Dog owners in the UK are advised to be on the alert to symptoms of a new-to-the-UK disease that is spread by ticks, after scientists confirm the country’s first outbreak of a virus called babesiosis. Within the last month, two dogs in Essex have died from the disease, and another three became seriously ill, requiring blood transfusions in order to remain alive.
The disease is being investigated by Public Health England and the Animal and Plant Health Agency, and in the meantime, dog owners are advised to learn as much as possible about the vector and symptoms of the disease, and stay alert to the possibility of infection.
In this article, we will look at babesiosis in more detail, including the areas of the country that are affected at present, what the disease means for dog, and steps that dog owners can take to avoid their dogs becoming infected. Read on to learn more.
Babesiosis is a disease that is prevalent in various parts of the world including the USA and South America, and is caused by the Babesia canis parasite, a single-celled organism that is carried by the bite of certain ticks in areas where the parasite is prevalent.
While there are many different tick species in the world, not all of them will potentially carry the disease-but the same species that can be a carrier for Lyme disease, another potential threat to the health of dogs in the UK, can also carry babesiosis.
The Babesia canis parasite that causes babesiosis is spread by ticks, making ticks a potential vector for the disease, but not its cause. When a tick latches onto the skin of a dog to feed, they can also pass on bacteria, parasites and infections, which enter the dog’s bloodstream through the tick’s bite.
This means that if a dog is bitten by a tick, they will be at risk of contracting tick-borne bacteria that can lead to disease, and while previously, Lyme disease was the big tick-related threat to dogs in the UK, now babesiosis is on the list of potential risks as well.
Babesia canis has not been recorded or identified as a potential threat to the health of dogs in the UK before, and it is thought that the parasite could have been accidentally brought into the UK by means of ticks that arrived on animals coming into the UK from other countries.

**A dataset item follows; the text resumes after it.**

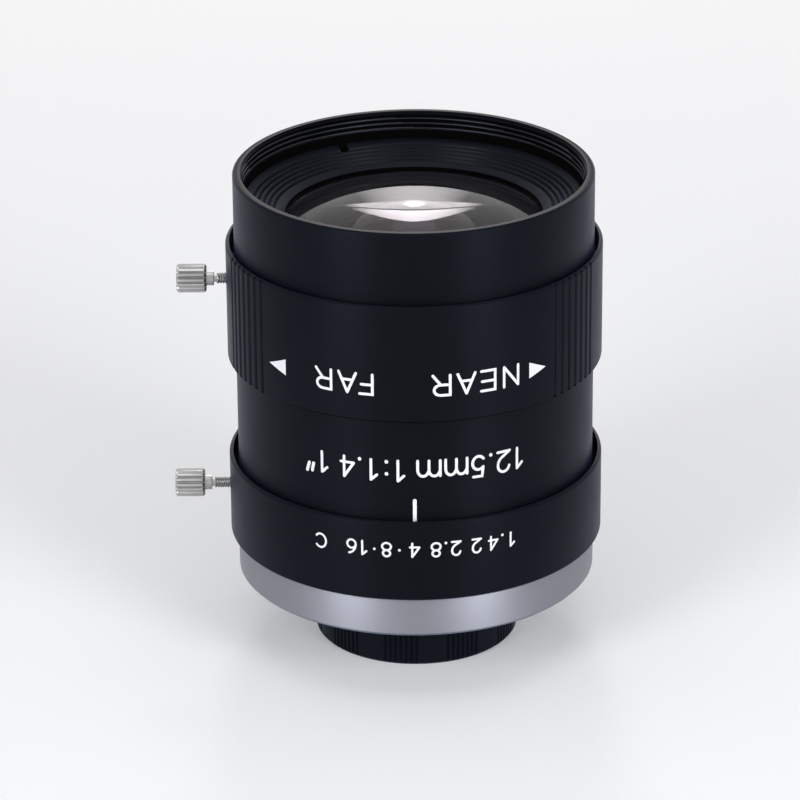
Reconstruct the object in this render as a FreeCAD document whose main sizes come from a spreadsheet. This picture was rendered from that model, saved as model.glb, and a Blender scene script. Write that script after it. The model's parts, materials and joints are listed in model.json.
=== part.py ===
import FreeCAD, Part
import math
import os
import re

import Sketcher

# A machine vision lens with a C-mount, standing on its rear cap with the front glass up.
# The optical axis is Z, and the origin is on it in the flange plane that meets the camera.
# Lengths are in millimetres and angles in degrees. A height is measured from the flange.
# A direction is the angle from +X towards +Y; the engraved side faces -Y.

Vector = FreeCAD.Vector
doc = FreeCAD.newDocument("MachineVisionLens")

SIZES = [
    # Heights of the main pieces, from the flange up
    ("mount_ring_length", 6.1),
    ("aperture_ring_length", 12.0),
    ("plain_barrel_length", 15.08),
    ("focus_ring_length", 17.06),
    ("plain_tube_length", 10.27),
    # Front tube and its filter thread
    ("tube_wall", 1.4),
    ("rim_bevel", 0.3),
    ("filter_bore_depth", 4.0),
    ("head_bore_step", 0.3),
    ("head_depth", 10.56),
    # Ribbed ring that holds the front glass
    ("front_seat_width", 1.8),
    ("front_cone_drop", 2.4),
    ("front_lip", 0.45),
    ("ring_relief", 0.3),
    ("rib_count", 5),
    ("rib_inset", 0.9),
    ("rib_pitch", 0.9),
    ("rib_half_width", 0.17),
    ("rib_depth", 0.3),
    ("spanner_notch_width", 1.3),
    ("spanner_notch_length", 1.6),
    ("spanner_notch_depth", 1.2),
    ("spanner_notch_angle", 116.0),
    # Focus ring
    ("focus_ring_wall", 1.2),
    ("focus_lip_gap", 0.65),
    ("focus_lip_depth", 3.0),
    ("focus_flange_length", 4.2),
    ("ring_top_bevel", 0.3),
    ("ring_bottom_bevel", 0.25),
    ("grip_groove_depth", 0.34),
    ("grip_groove_half_width", 0.36),
    ("grip_groove_taper", 0.14),
    ("grip_groove_count", 7),
    ("grip_group_angle", 20.4),
    ("grip_first_angle", -43.2),
    ("grip_group_count", 3),
    # Focus mechanism
    ("journal_step", 0.9),
    ("keeper_length", 0.95),
    ("keeper_inset", 0.2),
    ("keeper_thread_step", 0.4),
    ("focus_travel", 1.6),
    ("barrel_top_gap", 0.3),
    ("focus_swing_angle", 72.0),
    ("stop_screw_r", 0.5),
    ("stop_screw_drop", 1.1),
    ("stop_screw_sink", 0.25),
    ("stop_groove_depth", 0.75),
    ("stop_groove_floor_gap", 0.15),
    ("stop_screw_angle", 57.0),
    # Fixed barrel
    ("slide_r", 22.4),
    ("barrel_wall", 3.1),
    ("slide_bore_lead", 13.5),
    ("rear_bore_step", 0.9),
    ("spigot_step", 1.2),
    ("spigot_gap", 0.2),
    ("guide_pin_r", 1.0),
    ("guide_pin_sink", 2.0),
    ("guide_pin_reach", 1.7),
    ("guide_pin_drop", 4.4),
    ("guide_slot_gap", 0.2),
    ("guide_slot_length", 8.0),
    ("guide_pin_count", 3),
    # Aperture ring
    ("aperture_ring_wall", 1.3),
    ("aperture_journal_step", 0.6),
    ("aperture_lip_gap", 0.7),
    ("aperture_lip_depth", 1.7),
    ("drive_screw_r", 1.0),
    ("drive_screw_height", 5.35),
    ("drive_screw_reach", 0.5),
    ("drive_screw_sink", 0.3),
    ("drive_angle", 90.0),
    ("aperture_open_angle", 27.5),
    ("aperture_close_angle", 29.0),
    # Mount ring with the C-mount stub
    ("mount_ring_step", 0.2),
    ("mount_bevel", 0.5),
    ("mount_floor", 2.1),
    ("stub_r", 12.7),
    ("stub_length", 4.0),
    ("stub_wall", 1.4),
    ("stub_bevel", 0.4),
    # Screws that join the mount ring to the barrel
    ("mount_screw_count", 3),
    ("mount_screw_r", 0.8),
    ("mount_screw_head_r", 1.45),
    ("mount_screw_head_depth", 0.65),
    ("mount_screw_length", 4.6),
    ("mount_screw_sink", 0.05),
    ("mount_screw_tip_gap", 0.4),
    ("mount_screw_angle", 30.0),
    # Knurled lock screws and their pads
    ("lock_head_r", 2.05),
    ("lock_head_length", 4.2),
    ("lock_head_bevel", 0.25),
    ("lock_collar_step", 0.25),
    ("lock_collar_length", 1.05),
    ("lock_neck_step", 0.25),
    ("lock_neck_length", 0.4),
    ("lock_thread_r", 0.8),
    ("knurl_count", 16),
    ("knurl_depth", 0.28),
    ("knurl_half_width", 0.24),
    ("focus_lock_drop", 2.99),
    ("focus_lock_thread", 3.3),
    ("focus_lock_shown", 1.75),
    ("aperture_lock_height", 6.35),
    ("aperture_lock_thread", 3.9),
    ("aperture_lock_shown", 2.65),
    ("pad_step", 0.1),
    ("pad_gap", 0.02),
    # Inner lens barrel and the front group
    ("head_length", 2.0),
    ("second_seat_depth", 9.81),
    ("third_seat_height", 3.0),
    ("iris_shelf_depth", 18.8),
    ("slide_end_drop", 0.7),
    ("barrel_tail_step", 3.8),
    ("barrel_tail_length", 2.1),
    ("barrel_tail_wall", 1.1),
    ("front_glass_wall", 2.4),
    ("front_glass_front_radius", 60.0),
    ("front_glass_thickness", 2.2),
    ("front_glass_back_radius", 17.5),
    ("front_glass_hollow_r", 14.0),
    ("second_glass_step", 4.5),
    ("second_glass_front_radius", 45.0),
    ("second_glass_thickness", 1.8),
    ("second_glass_back_radius", 13.5),
    ("second_glass_hollow_r", 10.5),
    ("third_glass_step", 3.5),
    ("third_glass_front_radius", 22.0),
    ("third_glass_edge", 1.23),
    ("third_glass_back_radius", 60.0),
    ("third_seat_width", 1.0),
    ("third_ring_length", 1.2),
    ("spacer_wall", 1.2),
    # Diaphragm
    ("iris_depth", 3.1),
    ("plate_thickness", 1.0),
    ("plate_rim_wall", 0.55),
    ("stop_r", 5.2),
    ("blade_count", 6),
    ("blade_thickness", 0.11),
    ("blade_pitch", 0.16),
    ("blade_top_gap", 0.02),
    ("blade_stop_gap", 0.1),
    ("blade_pivot_gap", 2.2),
    ("blade_span_angle", 118.0),
    ("blade_pivot_inset", 3.7),
    ("blade_eye_r", 1.2),
    ("blade_neck_lap", 1.5),
    ("blade_pin_r", 0.5),
    ("pivot_top_gap", 0.2),
    ("drive_pin_gap", 0.08),
    ("lever_length", 5.0),
    ("lever_angle", -110.0),
    ("blade_ratio", 0.55),
    ("cam_thickness", 0.88),
    ("cam_inner_step", 0.7),
    ("cam_slot_spare_angle", 0.5),
    ("cam_arm_half_width", 2.6),
    ("cam_tail_gap", 0.6),
    ("cam_tail_wall", 1.4),
    ("cam_tail_reach", 2.6),
    ("cam_slot_end_gap", 0.3),
    ("window_spare_angle", 1.5),
    ("window_gap", 0.3),
    # Rear cell and the rear group
    ("cell_flange_length", 1.7),
    ("cell_body_step", 1.9),
    ("cell_step_gap", 4.6),
    ("cell_nose_gap", 0.7),
    ("cell_wall", 1.6),
    ("cell_lip", 0.8),
    ("cell_seat_depth", 2.1),
    ("rear_seat_width", 0.8),
    ("hollow_rim_width", 1.5),
    ("fourth_front_radius", 20.0),
    ("fourth_thickness", 1.4),
    ("cement_radius", 14.0),
    ("cement_gap", 0.01),
    ("fifth_edge", 0.91),
    ("fifth_back_radius", 18.0),
    ("sixth_air", 2.04),
    ("sixth_front_radius", 40.0),
    ("sixth_edge", 1.82),
    ("sixth_back_radius", 24.0),
    ("seventh_air", 5.4),
    ("seventh_front_radius", 22.0),
    ("seventh_thickness", 3.6),
    ("seventh_back_radius", 60.0),
    ("rear_ring_length", 1.2),
    ("rear_ring_step", 0.1),
    # Rear cap
    ("cap_wall", 1.27),
    ("cap_length", 10.03),
    ("cap_gap", 0.65),
    ("cap_floor", 1.5),
    ("cap_bevel", 0.4),
    ("cap_groove_count", 7),
    ("cap_groove_angle", 3.0),
    ("cap_group_count", 10),
    ("cap_groove_depth", 0.28),
    ("cap_groove_half_width", 0.25),
    ("cap_first_angle", -108.0),
    # Clearances, and how far a cutting tool runs past what it cuts
    ("running_gap", 0.05),
    ("fit_gap", 0.02),
    ("end_gap", 0.05),
    ("cut_margin", 0.5),
    ("groove_margin", 0.2),
]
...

None of the dogs that have been diagnosed with Babesiosis so far have travelled abroad themselves, and so it appears evident that they were infected in the UK after ticks carrying the parasite were brought into the country on another animal.
Up until 2011, part of the Pet Passport Scheme regulations and rules was designed specifically to regulate the potential import of tick-borne diseases, and all dogs being brought into the UK or Ireland from anywhere else in the world had to be treated for ticks shortly before entry.

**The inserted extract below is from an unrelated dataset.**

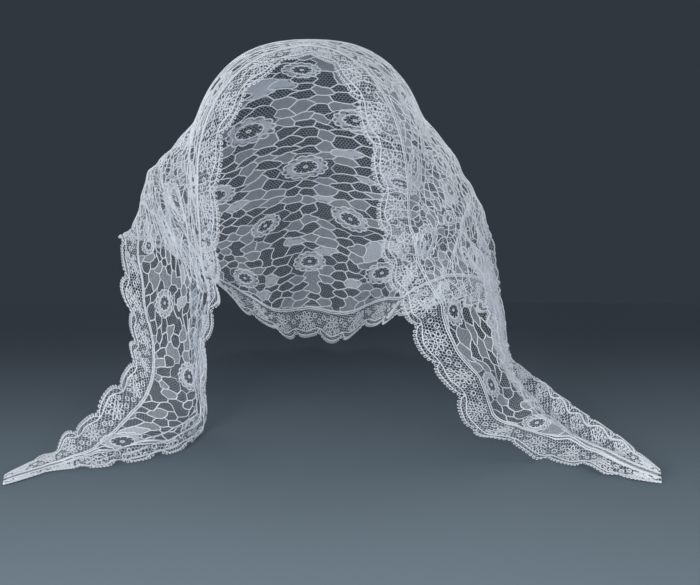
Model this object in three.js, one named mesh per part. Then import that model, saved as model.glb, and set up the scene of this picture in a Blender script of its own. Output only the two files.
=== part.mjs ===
// A triangular lace head veil, a mantilla, in the form that it takes when it is worn: its long front edge frames
// the face, its back point hangs behind the neck, and its two tails lie forward on the surface below.
// Millimetres, +Z up. The origin is where the veil rests on the top of the head, and the wearer faces -Y.
import * as THREE from "three";

// The flat cut is a triangle: a long straight front edge, and a rounded back point opposite it.
const frontEdge = 960;
const crownStretch = 100;
const pointFall = 250;
const pointRounding = 120;
const rearHollow = 1.25;
const tipWidth = 9;
const halfEdge = frontEdge / 2;
const veilDepth = crownStretch + pointFall;

// The cloth and its edging.
const clothWall = 1.3;
const borderWidth = 28;
const scallopPitch = 30;
const scallopDepth = 6;
const seamGap = 0.9;

// The space that a head takes under the crown, and how far below the crown the tails lie.
const headWidth = 164;
const headLength = 186;
const headHeight = 200;
const headSetBack = 1;
const headSideways = -4;
const headRoundness = 2.5;
const hangHeight = 256;

// How finely the cloth is faceted: panel columns to a rear scallop, and rows from seam to seam.
const columnsPerScallop = 2;
const panelRows = 20;
const borderRows = 3;

// Sections of the draped cloth, from a tail's tip to the crown and on to the other tip. "edge" is the place of
// the section on the front edge, as a share of its half. Each rail is [side, back, fall]: side and back are
// shares of halfEdge, and fall, the way down from the crown, is a share of hangHeight.
const sections = [
  { edge: -1, front: [-0.417, -0.292, 0.998], fore: [-0.417, -0.285, 0.994], rear: [-0.417, -0.279, 0.988], hem: [-0.417, -0.273, 0.984] },
  { edge: -0.92, front: [-0.35, -0.246, 1], fore: [-0.358, -0.231, 0.994], rear: [-0.367, -0.219, 0.988], hem: [-0.373, -0.206, 0.984] },
  { edge: -0.83, front: [-0.279, -0.233, 1], fore: [-0.298, -0.206, 0.984], rear: [-0.317, -0.179, 0.969], hem: [-0.335, -0.152, 0.945] },
  { edge: -0.71, front: [-0.188, -0.183, 1], fore: [-0.208, -0.146, 0.965], rear: [-0.24, -0.104, 0.91], hem: [-0.273, -0.067, 0.844] },
  { edge: -0.62, front: [-0.158, -0.11, 0.992], fore: [-0.179, -0.092, 0.914], rear: [-0.221, -0.062, 0.824], hem: [-0.273, -0.027, 0.742] },
  { edge: -0.5, front: [-0.15, -0.104, 0.762], fore: [-0.192, -0.067, 0.672], rear: [-0.252, 0.004, 0.578], hem: [-0.287, 0.046, 0.562] },
  { edge: -0.33, front: [-0.106, -0.125, 0.484], fore: [-0.215, -0.017, 0.363], rear: [-0.25, 0.115, 0.43], hem: [-0.21, 0.163, 0.695] },
  { edge: -0.17, front: [-0.085, -0.106, 0.195], fore: [-0.179, 0.067, 0.258], rear: [-0.167, 0.167, 0.566], hem: [-0.094, 0.196, 0.906] },
  { edge: 0, front: [-0.004, -0.05, 0.016], fore: [-0.004, 0.16, 0.176], rear: [0, 0.208, 0.605], hem: [0, 0.204, 0.977] },
  { edge: 0.17, front: [0.056, -0.133, 0.203], fore: [0.171, 0.062, 0.258], rear: [0.167, 0.163, 0.566], hem: [0.094, 0.196, 0.922] },
  { edge: 0.33, front: [0.083, -0.158, 0.438], fore: [0.206, -0.046, 0.395], rear: [0.229, 0.092, 0.523], hem: [0.179, 0.154, 0.828] },
  { edge: 0.5, front: [0.129, -0.16, 0.668], fore: [0.223, -0.092, 0.648], rear: [0.265, 0.004, 0.688], hem: [0.246, 0.079, 0.801] },
  { edge: 0.62, front: [0.185, -0.183, 0.836], fore: [0.252, -0.127, 0.836], rear: [0.279, -0.042, 0.844], hem: [0.275, 0.021, 0.906] },
  { edge: 0.71, front: [0.231, -0.204, 0.938], fore: [0.281, -0.152, 0.93], rear: [0.315, -0.092, 0.914], hem: [0.327, -0.046, 0.922] },
  { edge: 0.83, front: [0.333, -0.221, 1], fore: [0.352, -0.183, 0.984], rear: [0.371, -0.154, 0.965], hem: [0.39, -0.127, 0.945] },
  { edge: 0.92, front: [0.396, -0.258, 1], fore: [0.41, -0.233, 0.988], rear: [0.423, -0.212, 0.973], hem: [0.435, -0.194, 0.965] },
  { edge: 1, front: [0.469, -0.287, 0.998], fore: [0.469, -0.281, 0.992], rear: [0.469, -0.273, 0.98], hem: [0.469, -0.265, 0.977] },
];

// Folds that stand off the smooth drape. "from" and "to" are places on the front edge, "starts" and "ends" are
// shares of the way from the front edge to the hem, "along" is the way in which the waves follow each other, and
// the two lifts, at the start and at the end of that way, are shares of halfEdge.
const folds = [
  { name: "left cheek pleats", from: -0.76, to: -0.28, starts: 0.04, ends: 0.5, along: "depth", waves: 1.5, startLift: 0.022, endLift: 0.024 },
  { name: "left hem ripple", from: -0.97, to: -0.42, starts: 0.55, ends: 1.0, along: "edge", waves: 6, startLift: 0.0, endLift: 0.008 },
  { name: "back folds", from: -0.36, to: 0.4, starts: 0.42, ends: 1.0, along: "edge", waves: 5, startLift: 0.0, endLift: 0.016 },
  { name: "right side folds", from: 0.24, to: 0.97, starts: 0.36, ends: 1.0, along: "depth", waves: 1.5, startLift: 0.012, endLift: 0.012 },
  { name: "right edge ripple", from: 0.3, to: 0.99, starts: 0.0, ends: 0.5, along: "edge", waves: 5, startLift: 0.01, endLift: 0.0 },
];
const foldFade = 0.1;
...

However, this part of the Pet Passport Scheme regulations was scrapped in 2011, to bring the UK’s policies in line with those in the rest of the EU-and disease specialists and veterinary surgeons at the time predicted that the transmission and outbreak of exotic tick-borne diseases in the UK was likely to be a consequence-and unfortunately, it would seem that they have been proven correct.
At present, all of the dogs that have been diagnosed with babesiosis live in the Essex area, and further investigation has found ticks carrying the Babesia canis parasite in the Harlow area, leading to Harlow Council itself advising dog owners to keep their dogs away from popular dog walking areas between Tendring Road, and Second Avenue/Third Avenue in the town, in order to reduce the risk of infection.
However, dog owners in other areas of the country too should not relax entirely, because experts say that it will be virtually impossible to restrict the outbreak to a localised area and stop the parasite being carried to other areas of the country by ticks, as wildlife including foxes, rabbits and hedgehogs can carry ticks and help to spread them.
It is virtually impossible to limit the spread of a tick-borne disease due to the prevalence of parasites, and how easily dogs can pick up ticks when out and about. However, you can reduce the risk of transmission by keeping your dog away from fields or areas where you know ticks tend to be found, and also, by checking your dog over very carefully every time you come back in from a walk to see if they have picked any up-and removing them straight away.
Being vigilant to the symptoms of babesiosis is important too, as the sooner the disease is identified, the sooner you can get professional help, and give your dog the best chance of survival.
Dogs with babesiosis become highly anaemic due to the dog’s own immune response to the presence of the parasite, so lethargy, paleness and weakness and strong indications of something being wrong. A high fever, blood in the urine and other general indications of ill health that can come on quickly may all be indicative of babesiosis too, and so be extra vigilant about ticks over the coming months, and act quickly if you spot a potential problem-it may save your dog’s life.